::: DATA PROVIDED
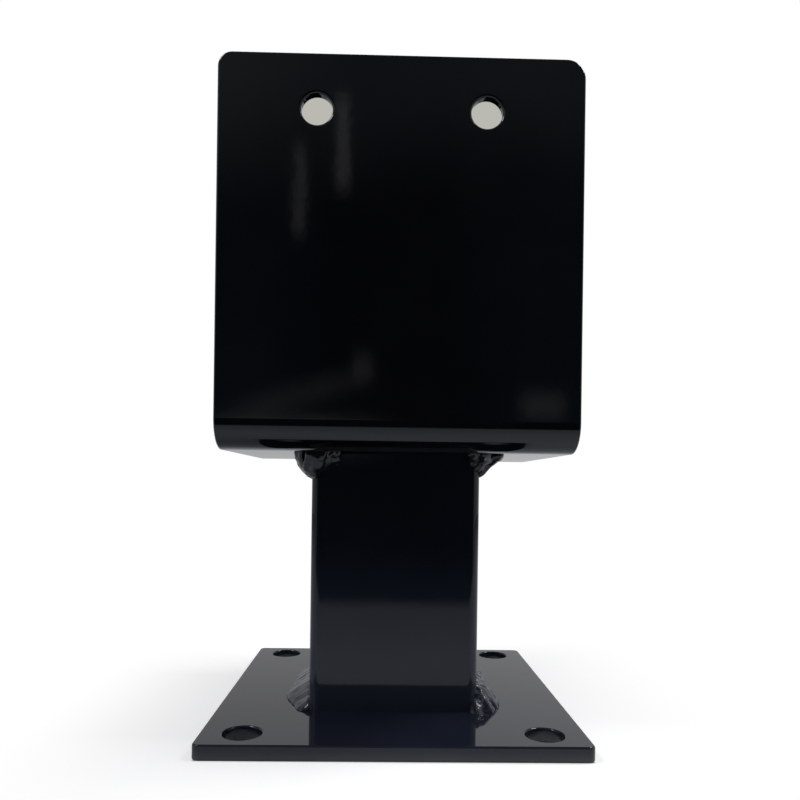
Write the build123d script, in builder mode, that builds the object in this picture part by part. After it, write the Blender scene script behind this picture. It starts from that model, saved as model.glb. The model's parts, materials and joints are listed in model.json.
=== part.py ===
"""Stand-off U saddle bracket: a square foot plate, a square tube post and a folded U saddle, welded together.

Millimetres. The origin is the centre of the foot plate's underside and +Z points up. The channel of the
saddle runs along X, so its two flanges face -Y (front) and +Y (rear).
"""

import os
from math import hypot, isclose, sin

from build123d import *

os.makedirs("parts", exist_ok=True)

# Foot plate
plate_width = 158.75  # along X, 6 1/4 in
plate_depth = 158.75  # along Y
plate_thickness = 6.35  # 1/4 in
plate_corner_radius = 3.0
plate_hole_diameter = 16.0
plate_hole_margin_x = 17.5  # hole centre in from the plate's left and right edges
plate_hole_margin_y = 13.5  # and from its front and rear edges

# Square tube post
tube_size = 76.2  # 3 in
tube_wall = 3.0
tube_corner_radius = 4.8
tube_length = 115.9

# Folded saddle
saddle_length = 152.4  # along the channel, 6 in
saddle_depth = 127.0  # outside, across both flanges, 5 in
saddle_height = 163.5  # outside, from the underside of the web to the flange tops
saddle_thickness = 4.8  # 3/16 in
bend_inner_radius = 8.0
flange_hole_diameter = 13.0
flange_hole_spacing = 70.5
flange_hole_drop = 23.0  # hole centre below the flange top
flange_corner_radius = 4.0
ground_corner_radius = 8.0  # the front flange's right corner is ground back further

# Cut edges are rounded by the grinder and the paint, and drilled holes are deburred
plate_edge_round = 0.8
saddle_edge_round = 1.0
plate_hole_deburr = 0.8
flange_hole_deburr = 1.2

# Weld beads: legs measured away from the tube and along it, and the crown over a flat fillet
upper_leg_out = 9.0
upper_leg_along = 13.0
lower_leg_out = 11.0
lower_leg_along = 12.0
weld_crown = 2.6
ripple_pitch = 5.0  # one ripple to the next, about
ripple_height = 0.6
ripple_lip = 0.7  # length of the steep side of a ripple
ripple_swing = 0.25  # how much the crests differ in height
ripple_rhythm = 2.4  # phase step of that difference, in radians
weld_run_setback = 8.0  # full section ends this far inside the tube's front and rear faces
weld_taper = 4.0  # length over which the section then drops to the end's
weld_end_scale = 0.68  # size of the balls that end the bead, as a share of its section
weld_end_setback = 5.5  # centre of an end ball, inside the tube's face

# Levels, faces and spacings that follow from the sizes above
plate_hole_spacing_x = plate_width - 2 * plate_hole_margin_x
plate_hole_spacing_y = plate_depth - 2 * plate_hole_margin_y
plate_top = plate_thickness
tube_top = plate_top + tube_length
saddle_top = tube_top + saddle_height
tube_face = tube_size / 2
flange_face = saddle_depth / 2
saddle_end = saddle_length / 2


def is_hole_rim(edge):
    """Tell whether an edge runs all the way round a drilled hole."""
    return edge.is_closed


# ---------------------------------------------------------------- foot plate
with BuildPart() as base_plate:
    with BuildSketch():
        RectangleRounded(plate_width, plate_depth, plate_corner_radius)
        with GridLocations(plate_hole_spacing_x, plate_hole_spacing_y, 2, 2):
            Circle(plate_hole_diameter / 2, mode=Mode.SUBTRACT)
    extrude(amount=plate_thickness)
    rims = base_plate.faces().filter_by(Axis.Z).edges()
    hole_rims = rims.filter_by(is_hole_rim)
    chamfer(hole_rims, plate_hole_deburr)
    fillet(rims - hole_rims, plate_edge_round)
base_plate.part.label = "base_plate"


# ---------------------------------------------------------------- square tube
with BuildPart() as post_tube:
    with BuildSketch(Plane.XY.offset(plate_top)):
        RectangleRounded(tube_size, tube_size, tube_corner_radius)
        bore = tube_size - 2 * tube_wall
        RectangleRounded(bore, bore, tube_corner_radius - tube_wall, mode=Mode.SUBTRACT)
    extrude(amount=tube_length)
post_tube.part.label = "post_tube"


# ---------------------------------------------------------------- folded saddle
def is_flange_corner(edge):
    """Tell whether an edge is a still sharp upper corner of a flange."""
    place = edge.center()
    return isclose(abs(place.X), saddle_end) and isclose(place.Z, saddle_top)


with BuildPart() as u_saddle:
    with BuildSketch(Plane.YZ):
        with BuildLine():
            FilletPolyline(
                (-flange_face, saddle_top),
                (-flange_face, tube_top),
                (flange_face, tube_top),
                (flange_face, saddle_top),
                radius=bend_inner_radius + saddle_thickness,
            )
            offset(amount=saddle_thickness, side=Side.LEFT)
        make_face()
    extrude(amount=saddle_end, both=True)

    # Flange corners: the front right one is ground round, the other three only broken
    corners = u_saddle.edges().filter_by(Axis.Y).filter_by(is_flange_corner)
    ground_corner = corners.sort_by(Axis.X)[-2:].sort_by(Axis.Y)[0]
    fillet([edge for edge in corners if edge is not ground_corner], flange_corner_radius)
    fillet(u_saddle.edges().filter_by(Axis.Y).filter_by(is_flange_corner), ground_corner_radius)

    with BuildSketch(Plane.XZ):
        with Locations((0, saddle_top - flange_hole_drop)):
            with GridLocations(flange_hole_spacing, 0, 2, 1):
                Circle(flange_hole_diameter / 2)
    extrude(amount=flange_face, both=True, mode=Mode.SUBTRACT)

    # Every cut edge is rounded: all but the edges through the plate and the ends of the two bends
    chamfer(u_saddle.edges().filter_by(is_hole_rim), flange_hole_deburr)
    through_plate = u_saddle.edges().filter_by(Axis.Y)
    bend_ends = u_saddle.edges().filter_by(Axis.X).filter_by(lambda edge: edge.center().Z < saddle_top)
    hole_edges = u_saddle.edges().filter_by(is_hole_rim)
    fillet(u_saddle.edges() - through_plate - bend_ends - hole_edges, saddle_edge_round)
u_saddle.part.label = "u_saddle"


# ---------------------------------------------------------------- weld beads
def weld_bead(label, side, seat, along, leg_out, leg_along):
    """A rippled weld bead in the corner between one side of the tube and a plate.

    side is the tube's side (-1 left, +1 right), seat the level of the plate's face, and along the way
    from that face along the tube (+1 up, -1 down). The section is an arc round a centre that lies behind
    the corner, so that what shows has the two legs and the crown. A smaller ball at each end wraps the
    tube's corner.
    """
    chord = hypot(leg_out, leg_along)
    radius = (chord**2 / 4 + weld_crown**2) / (2 * weld_crown)
    behind = (radius - weld_crown) / chord
    centre_out = leg_out / 2 - behind * leg_along
    centre_along = leg_along / 2 - behind * leg_out

    run_end = tube_face - weld_run_setback
    ripples = round(2 * run_end / ripple_pitch)
    pitch = 2 * run_end / ripples
    outline = [(-run_end - weld_taper, 0), (-run_end - weld_taper, weld_end_scale * radius)]
    for i in range(ripples):
        valley = -run_end + i * pitch
        crest = radius + ripple_swing * sin(ripple_rhythm * i)
        outline += [(valley, crest - ripple_height), (valley + pitch - ripple_lip, crest)]
    outline += [(run_end, radius), (run_end + weld_taper, weld_end_scale * radius), (run_end + weld_taper, 0)]

    heart = (side * (tube_face + centre_out), 0, seat + along * centre_along)
    with BuildPart() as bead:
        with BuildSketch(Plane(heart, x_dir=(0, 1, 0), z_dir=(1, 0, 0))):
            with BuildLine():
                Polyline(*outline, close=True)
            make_face()
        revolve(axis=Axis(heart, (0, 1, 0)))

        end_out = side * (tube_face + weld_end_scale * centre_out)
        end_place = tube_face - weld_end_setback
        end_up = seat + along * weld_end_scale * centre_along
        with Locations((end_out, -end_place, end_up), (end_out, end_place, end_up)):
            Sphere(weld_end_scale * radius)

        # What lies outside the tube and clear of the plate is the bead
        reach = tube_size + 4 * max(leg_out, leg_along)
        with BuildSketch(Plane.XY.offset(seat)):
            Rectangle(reach, reach)
            RectangleRounded(tube_size, tube_size, tube_corner_radius, mode=Mode.SUBTRACT)
        extrude(amount=along * reach, mode=Mode.INTERSECT)
    bead.part.label = label
    return bead.part


welds = [
    weld_bead("upper_left_weld", -1, tube_top, -1, upper_leg_out, upper_leg_along),
    weld_bead("upper_right_weld", 1, tube_top, -1, upper_leg_out, upper_leg_along),
    weld_bead("lower_left_weld", -1, plate_top, 1, lower_leg_out, lower_leg_along),
    weld_bead("lower_right_weld", 1, plate_top, 1, lower_leg_out, lower_leg_along),
]


# ---------------------------------------------------------------- write the pieces
for piece in [base_plate.part, post_tube.part, u_saddle.part, *welds]:
    export_step(piece, f"parts/{piece.label}.step")
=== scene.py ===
"""Looks of the stand-off U saddle bracket: gloss black paint over welded steel, in a plain studio.

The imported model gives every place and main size. The plate, the tube, the saddle and the weld beads
are modelled again with smooth bends and hand-laid welds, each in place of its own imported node.
Metres, +Z up, with the foot plate standing on Z = 0 and the front flange facing -Y.
"""

import json
import logging
from collections.abc import Callable, Iterator
from contextlib import contextmanager
from dataclasses import dataclass
from enum import Enum
from math import cos, hypot, pi, radians, sin
from random import Random

import bpy
from mathutils import Matrix, Vector

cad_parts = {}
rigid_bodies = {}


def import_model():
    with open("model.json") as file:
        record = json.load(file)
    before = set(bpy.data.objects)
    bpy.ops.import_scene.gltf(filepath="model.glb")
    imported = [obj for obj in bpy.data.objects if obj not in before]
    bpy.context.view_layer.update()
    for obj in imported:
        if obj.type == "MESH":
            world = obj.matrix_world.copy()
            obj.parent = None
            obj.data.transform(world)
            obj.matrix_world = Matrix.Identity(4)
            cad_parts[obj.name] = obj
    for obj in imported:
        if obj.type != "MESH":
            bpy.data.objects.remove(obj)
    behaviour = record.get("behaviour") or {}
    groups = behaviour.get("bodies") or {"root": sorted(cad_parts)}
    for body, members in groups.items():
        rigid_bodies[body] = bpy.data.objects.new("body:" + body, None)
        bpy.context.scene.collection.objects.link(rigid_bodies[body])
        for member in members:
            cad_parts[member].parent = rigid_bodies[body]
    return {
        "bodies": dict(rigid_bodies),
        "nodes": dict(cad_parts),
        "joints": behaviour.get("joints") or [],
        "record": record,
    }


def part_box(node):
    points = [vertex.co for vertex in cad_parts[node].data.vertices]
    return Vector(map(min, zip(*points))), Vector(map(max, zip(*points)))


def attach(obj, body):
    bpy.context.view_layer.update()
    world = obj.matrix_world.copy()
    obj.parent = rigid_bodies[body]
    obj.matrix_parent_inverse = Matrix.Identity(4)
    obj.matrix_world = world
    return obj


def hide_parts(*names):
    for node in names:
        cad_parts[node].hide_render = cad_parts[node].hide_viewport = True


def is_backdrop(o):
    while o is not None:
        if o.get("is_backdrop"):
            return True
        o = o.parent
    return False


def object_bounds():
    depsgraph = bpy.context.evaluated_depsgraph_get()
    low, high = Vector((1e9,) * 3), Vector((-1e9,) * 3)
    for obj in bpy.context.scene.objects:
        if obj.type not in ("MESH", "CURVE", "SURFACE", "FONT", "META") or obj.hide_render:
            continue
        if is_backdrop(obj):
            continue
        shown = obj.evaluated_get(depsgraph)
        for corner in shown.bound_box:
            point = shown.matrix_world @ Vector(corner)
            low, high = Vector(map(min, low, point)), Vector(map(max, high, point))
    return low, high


LOG = logging.getLogger("bracket")
BODY = "root"
MM = 0.001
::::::
Begin at the line that has "write the pieces"; stop after the line that has "obj.matrix_world = Matrix.Identity(4)". Copy every line in that span exactly.

# ---------------------------------------------------------------- write the pieces
for piece in [base_plate.part, post_tube.part, u_saddle.part, *welds]:
    export_step(piece, f"parts/{piece.label}.step")
=== scene.py ===
"""Looks of the stand-off U saddle bracket: gloss black paint over welded steel, in a plain studio.

The imported model gives every place and main size. The plate, the tube, the saddle and the weld beads
are modelled again with smooth bends and hand-laid welds, each in place of its own imported node.
Metres, +Z up, with the foot plate standing on Z = 0 and the front flange facing -Y.
"""

import json
import logging
from collections.abc import Callable, Iterator
from contextlib import contextmanager
from dataclasses import dataclass
from enum import Enum
from math import cos, hypot, pi, radians, sin
from random import Random

import bpy
from mathutils import Matrix, Vector

cad_parts = {}
rigid_bodies = {}


def import_model():
    with open("model.json") as file:
        record = json.load(file)
    before = set(bpy.data.objects)
    bpy.ops.import_scene.gltf(filepath="model.glb")
    imported = [obj for obj in bpy.data.objects if obj not in before]
    bpy.context.view_layer.update()
    for obj in imported:
        if obj.type == "MESH":
            world = obj.matrix_world.copy()
            obj.parent = None
            obj.data.transform(world)
            obj.matrix_world = Matrix.Identity(4)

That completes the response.